Découvrir le monde gavé de vodkas tièdes, dans une pièce saturée de « synthés vintage et de beats sauvages », l’esprit embrumé de substances qui se fument, s’avalent ou s’injectent : ce monde de la nuit qu’il explore avidement l’entraîne peu à peu vers des jours sans fin, limitant ses capacités physiques.  

« On était au fond qu’une bande de pauvres mecs sans avenir qui jetions nos derniers espoirs dans le sport le plus rude et le plus injuste qui soit. » Les lauriers ne seront pas pour lui. Il faudra se contenter de survivre et de profiter de la vie comme il se doit. C’est lors d’une de ces soirées qu’il la verra, « hypnotisé, envoûté par les courbes de son corps fin et délicat ». 


« Un monde d’ivresse et de langueur »

« Elle s’appelait Ana et j’ai su dès le départ que ça allait merder. » C’est sur le canapé d’une gigantesque villa qu’il se réveillera, hébété et livré à lui-même. Une maison étrange où vit une bande de jeunes fêtards qui ne semblent jamais s’arrêter de boire ni de danser. Les nuits troubles se succèdent aux jours gorgés de lumière, allongé au chaud d’un transat ensoleillé, sur la terrasse surplombant la mer et devant le spectacle d’Ana, « gracile et légère, fragile et incendiaire ». 
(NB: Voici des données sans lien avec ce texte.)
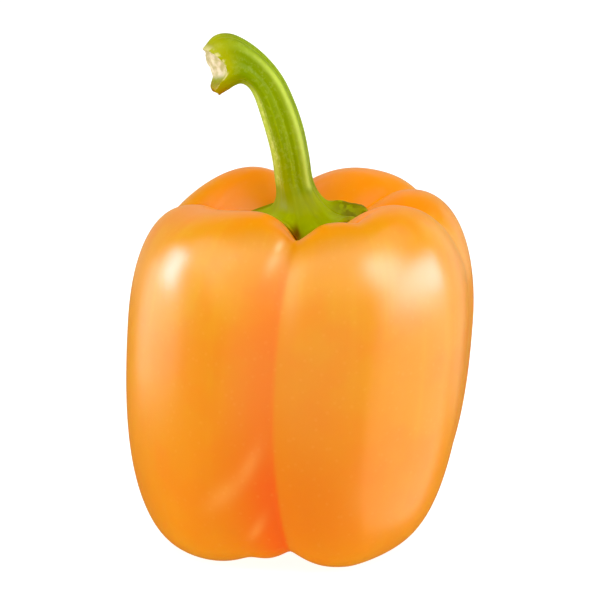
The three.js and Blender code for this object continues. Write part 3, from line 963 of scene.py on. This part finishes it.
def green_rings(columns):
    """The green body's rings: under the calyx, round its edge, up the flare and the stalk, and over the cut.

    With them come each ring's level, which on the stalk is its share of the way up, its way from the calyx's
    edge, and one where it is on the cut. The calyx's edge is half a turn of a circle, as thick as the calyx.
    """
    under = np.linspace(0, 1, UNDERSIDE_ROWS + 1)[1:, None]
    turn = np.linspace(0, math.pi, EDGE_ROWS + 2)[1:-1, None]
    climb = np.arange(FLARE_ROWS)[:, None] / FLARE_ROWS
    along = np.linspace(FLARE_STALK_END, 1, STALK_ROWS)[:, None]
    inward = np.linspace(0, 1, CUT_ROWS + 1)[1:-1, None]
    thickness = calyx_thickness_at(columns)
    bulge = CALYX_EDGE_BULGE * thickness / CALYX_THICKNESS
    edge_share = 1 + bulge * np.sin(turn) - (1 - FLARE_OUTER_SHARE) * turn / math.pi
    edge_height = CALYX_GAP + thickness * (1 - np.cos(turn)) / 2
    spans = [
        over_fruit(columns, under, CALYX_GAP),
        over_fruit(columns, edge_share, edge_height),
        flare_point(columns, climb),
        stalk_point(columns, along),
        stalk_point(columns, np.ones_like(inward), 1 - inward, cut_relief_at(columns, inward)),
    ]
    levels = [
        np.full_like(under, UNDERSIDE_LEVEL),
        np.full_like(turn, EDGE_LEVEL),
        climb - 1 + FLARE_STALK_END,
        along,
        1 + inward * CUT_LEVELS,
    ]
    from_edge = [1 - under, np.zeros_like(turn), climb, FOOT_PLACE + along, CUT_PLACE + inward]
    on_cut = np.where(np.concatenate(levels) > 1, 1.0, 0.0)
    return np.concatenate(spans), np.concatenate(levels), np.concatenate(from_edge), on_cut


def calyx_values(columns, from_edge):
    """What the calyx's colour follows: bell curves round it, and from its edge inwards."""
    sides = sum(strength * near_azimuth(columns, at, width) for at, width, strength in DARK_EDGE_SIDES)
    dark_edge = DARK_EDGE_ALL_ROUND + (1 - DARK_EDGE_ALL_ROUND) * sides
    dry_tip = 1 - eased(from_edge, *DRY_TIP_FADE)
    values = {
        "edge": dark_edge * hump(from_edge / DARK_EDGE_REACH),
        "dry_tip": dry_tip * near_azimuth(columns, DRY_TIP_AZIMUTH, DRY_TIP_WIDTH),
    }
    for name, at, width, reach, strength in CALYX_SPOTS:
        spot = strength * near_azimuth(columns, at, width) * hump(from_edge / reach)
        values[name] = np.minimum(spot, 1)
    return values


def stalk_values(columns, levels, on_cut):
    """What the stalk's colour follows: bell curves round it, and spans of the way up it, short of the cut."""
    on_stalk = eased(levels, *STALK_FOOT_SPAN) * (1 - on_cut)
    bands = sum(strength * near_azimuth(columns, at, width) for at, width, strength in SHEEN_BANDS)
    bands_left = 1 - SHEEN_BANDS_LOST * eased(levels, *SHEEN_BANDS_FADE)
    speckle = near_azimuth(columns, SPECKLE_AZIMUTH, SPECKLE_WIDTH) * (1 - eased(levels, *SPECKLE_FADE))
    dry_end = DRY_END_STRENGTH * eased(levels, *DRY_END_SPAN) * (1 - on_cut)
    dry_leaf = DRY_LEAF_STRENGTH * (1 - eased(levels, *DRY_LEAF_FADE))
    dry_root = DRY_ROOT_STRENGTH * near_azimuth(columns, DRY_ROOT_AZIMUTH, DRY_ROOT_WIDTH)
    dry_root = dry_root * hump((levels - DRY_ROOT_LEVEL) / DRY_ROOT_SPREAD)
    return {
        # Painted sheen along the stalk
        "sheen_band": bands * bands_left * on_stalk,
        "speckle": np.maximum(speckle, SPECKLE_ALL_ROUND) * on_stalk,
        # Painted shade towards the stalk's top
        "upper": UPPER_SHADE_STRENGTH * eased(levels, *UPPER_SHADE_SPAN) * (1 - on_cut),
        "dry": np.maximum(np.maximum(dry_end, dry_leaf), dry_root),
    }


def cut_values(columns, levels, from_edge, on_cut):
    """What the colour of the cut and its lip follows: the way to its inner side, and bells at its edge."""
    to_centre = np.clip(levels - 1, 0, None) / CUT_LEVELS
    to_inner_side = -np.sin(np.radians(columns)) * (1 - to_centre)
    under_lip = near_azimuth(columns, LIP_AZIMUTH, LIP_WIDTH) * eased(levels, *LIP_SPAN) * (1 - on_cut)
    lip = np.maximum(under_lip, on_cut * eased(to_inner_side, 0, 1))
    off_lip = 1 - np.clip(LIP_CLEARANCE * lip, 0, 1)
    bruise = near_azimuth(columns, BRUISE_AZIMUTH, BRUISE_WIDTH)
    return {
        "cut": on_cut * (1 - eased(to_inner_side, *PITH_FADE)),
        "lip": lip,
        "torn": eased(levels, *TORN_SPAN) * off_lip * (1 - on_cut),
        "cut_edge": on_cut * hump((from_edge - CUT_PLACE) / CUT_EDGE_SPREAD),
        "bruise": bruise * hump((from_edge - BRUISE_PLACE) / BRUISE_SPREAD),
    }


def make_stem_and_calyx():
    """The green body: the stalk and the calyx as one closed surface, with what its colour follows."""
    columns = azimuths(GREEN_COLUMNS)
    rings, levels, from_edge, on_cut = green_rings(columns)
    values = {
        **calyx_values(columns, from_edge),
        **stalk_values(columns, levels, on_cut),
        **cut_values(columns, levels, from_edge, on_cut),
    }
    attributes = {key: (0, value, 0) for key, value in values.items()}
    attributes["cut"] = (0, values["cut"], 1)
    angle = np.radians(columns)
    way = np.stack(np.broadcast_arrays(np.sin(angle), np.cos(angle), levels * FIBRE_LENGTHS), axis=-1)
    attributes["stalk_way"] = ((0, 0, UNDERSIDE_LEVEL), way, (0, 0, FIBRE_LENGTHS))
    start = over_fruit(np.zeros(1), np.zeros(1), CALYX_GAP)
    end = stalk_point(np.zeros(1), np.ones(1), 0.0)
    stem = closed_mesh("pepper_stem_and_calyx", rings, start, end, attributes)
    stem.data.materials.append(green_material())
    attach(stem, "root")
    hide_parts("stem_and_calyx")


def make_floor():
    """A wide plain pale sheet that the pepper stands on, which glows a little and is never mirrored."""
    half = FLOOR_WIDTH / 2
    corners = [(-half, -half, 0), (half, -half, 0), (half, half, 0), (-half, half, 0)]
    mesh = bpy.data.meshes.new("studio_floor")
    mesh.from_pydata(corners, [], [(0, 1, 2, 3)])
    floor = bpy.data.objects.new("studio_floor", mesh)
    bpy.context.scene.collection.objects.link(floor)
    floor.visible_glossy = False
    floor.visible_shadow = False
    material, _, shader = new_material("floor_paper")
    shader.inputs["Base Color"].default_value = (FLOOR_GREY, FLOOR_GREY, FLOOR_GREY, 1)
    shader.inputs["Roughness"].default_value = 0.9
    shader.inputs["Specular IOR Level"].default_value = 0.1
    shader.inputs["Emission Color"].default_value = (1, 1, 1, 1)
    shader.inputs["Emission Strength"].default_value = FLOOR_GLOW
    mesh.materials.append(material)


def aim(thing, place, target, roll=0):
    """Puts a light or a camera at a place, looking at the target, and rolls it about its view in degrees."""
    thing.location = place
    thing.rotation_mode = "QUATERNION"
    look = (target - place).to_track_quat("-Z", "Y")
    thing.rotation_quaternion = look @ Quaternion((0, 0, 1), math.radians(roll))


def round_about(target, azimuth, elevation, distance):
    """A place round the target, by azimuth from the front, positive to the right, and elevation above level.

    It lies above the target by the distance times the elevation's sine, and out from it by the cosine.
    """
    turn, tip = math.radians(azimuth), math.radians(elevation)
    level = math.cos(tip)
    return target + distance * Vector((math.sin(turn) * level, -math.cos(turn) * level, math.sin(tip)))


def add_softbox(name, view, size, radiance, only, roll=0, tint=PLAIN_TINT):
    """A rectangular soft light that faces the pepper and isn't seen itself.

    Its view is its azimuth and elevation in degrees and its distance in metres, and its size its width and
    height in metres. Its power is its radiance times its area times pi, and its tint the colour of its light.
    It lights only the body of what it falls on, or only its gloss.
    """
    width, height = size
    data = bpy.data.lights.new(name, "AREA")
    data.shape = "RECTANGLE"
    data.size = width
    data.size_y = height
    data.energy = radiance * width * height * math.pi
    data.color = tint
    light = bpy.data.objects.new(name, data)
    light.visible_camera = False
    light.visible_diffuse = only == "body"
    light.visible_glossy = only == "gloss"
    bpy.context.scene.collection.objects.link(light)
    aim(light, round_about(TARGET, *view), TARGET, roll)


def add_lights():
    """Lamps that make the highlights, glows that the skin mirrors softly, and light for the skin's body."""
    add_softbox("right_softbox", (82, 7, 0.5), (0.44, 0.15), 14, "gloss", roll=-3, tint=LAMP_TINT)
    add_softbox("right_front_softbox", (49, 26, 0.5), (0.28, 0.16), 12, "gloss", roll=-38, tint=LAMP_TINT)
    add_softbox("left_softbox", (-102, 15, 0.5), (0.15, 0.18), 19, "gloss", tint=LAMP_TINT)
    add_softbox("left_halo", (-74, 36, 0.6), (0.5, 0.3), 3.6, "gloss")
    add_softbox("left_low_gloss", (-106, -4, 0.5), (0.38, 0.22), 2.6, "gloss")
    add_softbox("right_low_gloss", (80, -24, 0.5), (0.64, 0.52), 2.2, "gloss", tint=WARM_TINT)
    add_softbox("right_rim_gloss", (128, 4, 0.5), (0.24, 0.5), 0.9, "gloss")
    add_softbox("right_high_gloss", (75, 50, 0.6), (0.5, 0.36), 1.9, "gloss")
    add_softbox("front_glow", (0, 38, 0.7), (2.1, 0.6), 2.3, "gloss")
    add_softbox("front_low_glow", (-5, -5, 0.9), (1.2, 0.6), 0.9, "gloss")
    add_softbox("back_glow", (180, 15, 0.9), (1.8, 0.9), 0.35, "gloss")
    add_softbox("overhead_body", (0, 62, 0.6), (0.9, 0.5), 2.5, "body")
    add_softbox("back_body", (180, 38, 0.7), (0.9, 0.5), 1.6, "body")
    add_softbox("right_body", (82, -3, 0.5), (0.3, 0.4), 3.75, "body")
    add_softbox("left_body", (-85, 0, 0.5), (0.3, 0.4), 3.1, "body")


def make_world():
    """Plain surroundings: pale where the camera looks at them, and dim as a light."""
    world = bpy.data.worlds.new("studio")
    bpy.context.scene.world = world
    world.use_nodes = True
    world.cycles.sampling_method = "NONE"
    tree = world.node_tree
    paths = tree.nodes.new("ShaderNodeLightPath").outputs
    light = ranged(tree, paths["Is Glossy Ray"], 0, 1, WORLD_LIGHT, WORLD_MIRRORED)
    background = tree.nodes["Background"]
    plug(tree, background.inputs["Strength"], sums(tree, "MAXIMUM", light, paths["Is Camera Ray"]))
    background.inputs["Color"].default_value = (1, 1, 1, 1)


def make_camera():
    """The photograph's view: from the front, a little above the pepper, with a long lens."""
    data = bpy.data.cameras.new("camera")
    data.sensor_width = CAMERA_SENSOR
    data.lens = CAMERA_LENS
    data.clip_start, data.clip_end = CAMERA_CLIP
    camera = bpy.data.objects.new("camera", data)
    bpy.context.scene.collection.objects.link(camera)
    aim(camera, round_about(TARGET, 0, CAMERA_ELEVATION, CAMERA_DISTANCE), TARGET)
    bpy.context.scene.camera = camera


def set_view():
    """The plain view of colours, from the black level up."""
    view = bpy.context.scene.view_settings
    view.view_transform = "Standard"
    view.use_curve_mapping = True
    view.curve_mapping.black_level = (BLACK_LEVEL, BLACK_LEVEL, BLACK_LEVEL)


TARGET = Vector((AXIS_PLACE[0] * MM, AXIS_PLACE[1] * MM, TARGET_HEIGHT))

make_fruit()
make_stem_and_calyx()
make_floor()
make_world()
make_camera()
add_lights()
set_view()
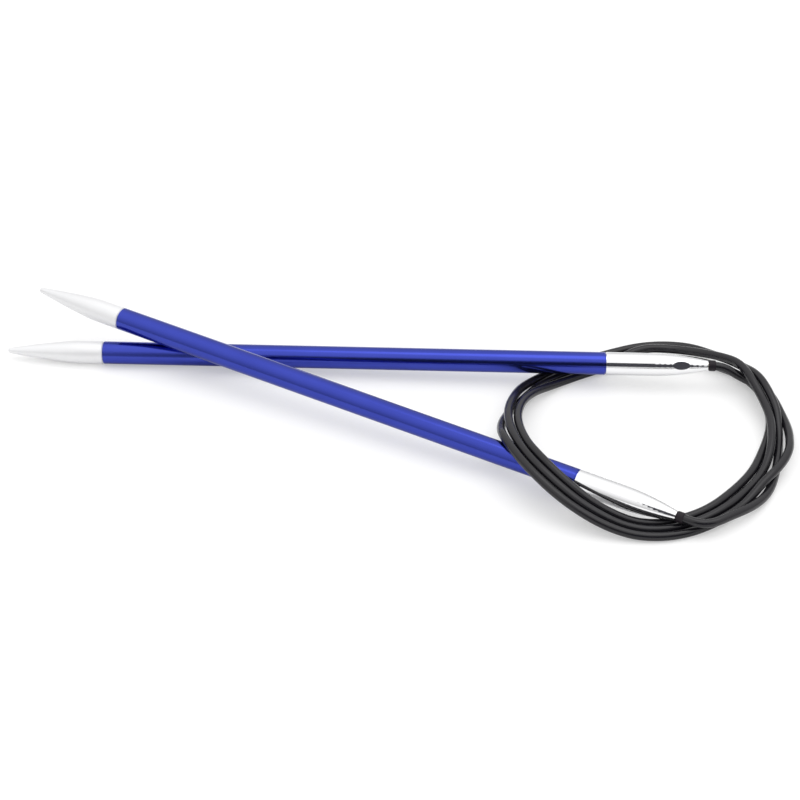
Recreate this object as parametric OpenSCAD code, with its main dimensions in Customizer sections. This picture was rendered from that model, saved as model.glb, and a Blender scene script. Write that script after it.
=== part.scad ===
// Circular knitting needle lying coiled on a table: two rigid needles joined by one flexible cable.
// The origin is under the middle of the whole object, on the table top, with +Z up.

/* [Needles] */
// Diameter of the needle shafts
needle_dia = 4.0; // [3.9:0.05:4.1]
// Full length of one needle, from point to cable collar
needle_len = 124; // [123:0.5:125]
// Length of the bare metal point
point_len = 17.2; // [16:0.1:18]
// Length of the tapered part of the point
taper_len = 12.5; // [10:0.5:13]
// Radius of the rounded end of the point
nose_r = 0.5; // [0.35:0.05:0.6]
// Wall of the anodised shaft tube
tube_wall = 0.5; // [0.4:0.05:0.7]
// Length of the spigots pressed into the shaft tube
spigot_len = 6; // [4:0.5:8]
// Edge break at the ends of the tube and of the parts that meet it
edge_break = 0.15; // [0.1:0.05:0.2]

/* [Cable join] */
// Length of the ferrule that joins a needle to the cable
ferrule_len = 17.9; // [17:0.1:19]
// Length of the full-diameter part of the ferrule
ferrule_straight = 8.5; // [7:0.5:10]
// Radius of the small end of the ferrule
ferrule_end_r = 0.85; // [0.8:0.05:0.95]
// Distance of the punched dimple from the small end of the ferrule
dimple_back = 3.9; // [3.5:0.1:4.5]
// Length of the oval dimple along the ferrule
dimple_len = 2.8; // [2.4:0.1:3]
// Radius of the swivel pin inside the ferrule
pin_r = 0.5; // [0.45:0.05:0.5]
// Length of the swivel pin
pin_len = 10; // [8:0.5:12]
// Running clearance between pin and ferrule, and between collar and ferrule
play = 0.03; // [0.02:0.01:0.05]
// Radius of the collar at the cable end
collar_r = 0.95; // [0.9:0.05:1.05]
// Length of the collar
collar_len = 1.3; // [1:0.1:1.5]
// Distance from the ferrule to the first bend of the cable
lead_len = 2.2; // [2:0.1:2.5]

/* [Cable] */
// Diameter of the cable over its jacket
cable_dia = 1.5; // [1.45:0.05:1.6]
// Diameter of the steel core
core_dia = 0.6; // [0.5:0.05:0.6]

/* [Hidden] */
$fn = 64;
EPS = 0.01;

needle_r = needle_dia / 2;
tube_r = needle_r - tube_wall;
cable_r = cable_dia / 2;
core_r = core_dia / 2;
tube_len = needle_len - point_len - ferrule_len;

// Where each needle's small end lies, which way it points and how it tilts
rear_tail = [55.3, 11.3, 4.63];
rear_yaw = -3.86;
rear_pitch = 1.35;
rear_roll = 237;
front_tail = [46.7, -27.05, 2.85];
front_yaw = -27.4;
front_pitch = -2.2;
front_roll = 60;

// How far the cable droops where it leaves the rear needle
rear_droop = 20;

// Middle of the coil on the table
coil_centre = [44, -4.25];

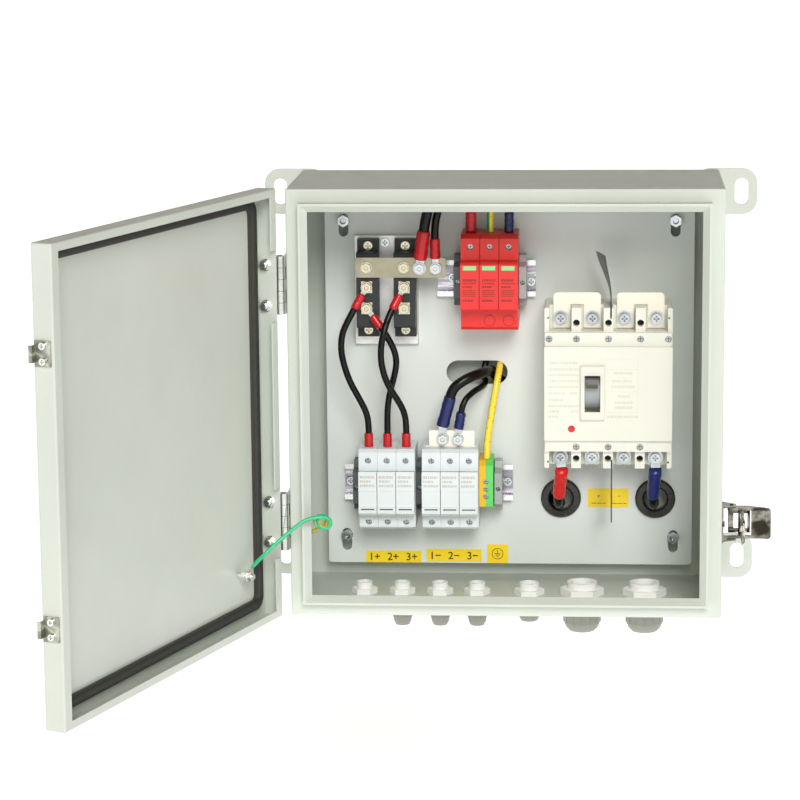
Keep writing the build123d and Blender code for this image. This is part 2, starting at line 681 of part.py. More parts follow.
with BuildPart() as gland_bodies:
    for x, size in glands:
        thread, flats, dome, length, nut_height, bore = gland_sizes(x, size)
        rod((x, gland_y, -half), (0, 0, 1), thread, sheet + nut_height + 6)
        hexagon((x, gland_y, -half - 6), (0, 0, 1), flats, 6)
        rod((x, gland_y, -half - 16), (0, 0, 1), thread - 0.7, 10)
        rod((x, gland_y, -half - 17), (0, 0, 1), thread * 0.78, 60, Mode.SUBTRACT)
    rod((blank_x, gland_y, -half), (0, 0, 1), small_gland[0], sheet + 5 + 6)
    rod((blank_x, gland_y, -half - 3), (0, 0, 1), 10.5, 3)
    rod((blank_x, gland_y, -half + 2), (0, 0, 1), 5.6, 30, Mode.SUBTRACT)
gland_bodies.part.label = "gland_bodies"
export_step(gland_bodies.part, "parts/gland_bodies.step")

with BuildPart() as gland_lock_nuts:
    for x, size in glands + [(blank_x, small_gland)]:
        thread, flats, dome, length, nut_height, bore = gland_sizes(x, size)
        nut((x, gland_y, inside_floor), (0, 0, 1), flats + 2, nut_height, thread + 0.05)
gland_lock_nuts.part.label = "gland_lock_nuts"
export_step(gland_lock_nuts.part, "parts/gland_lock_nuts.step")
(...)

Fasciné, envoûté, Roman laisse tomber José, sans trop savoir où aller. C’est le propriétaire de la villa qui l’accueillera et lui proposera même de s’installer. Igor, homme d’affaires déroutant, bienfaiteur d’une équipe de jeunes en faillite avec l’avenir, bien décidés à prendre leur revanche sur la vie. Nourris et logés, en sont-ils libres pour autant ? Contre ses « nuits d’excès et d’allégresse », Igor demande en effet à ses protégés quelques menus services, qu’ils acceptent tous comme leur condition, « celle des écorchés, des hommes qui se battent pour survivre ».

« Une saison entre paradis et enfer »


Igor est un marchand d’art, dont les principaux fournisseurs sont les villas balnéaires de cette région repue de chaleur et d’argent dont on ne dit jamais le nom. S’il recueille de jeunes gens en perdition, il faut aussi qu’ils soient tous bien portants, car ils seront la main armée de ses méfaits. La seule exigence qu’il a envers eux est qu’ils n’ont pas le droit de se tromper. La moindre erreur leur sera fatale. Cette folle équipée que l’on surnomme le « gang des villas », alors que les casses font rage, cultive aussi bien le mystère que l’efficacité.  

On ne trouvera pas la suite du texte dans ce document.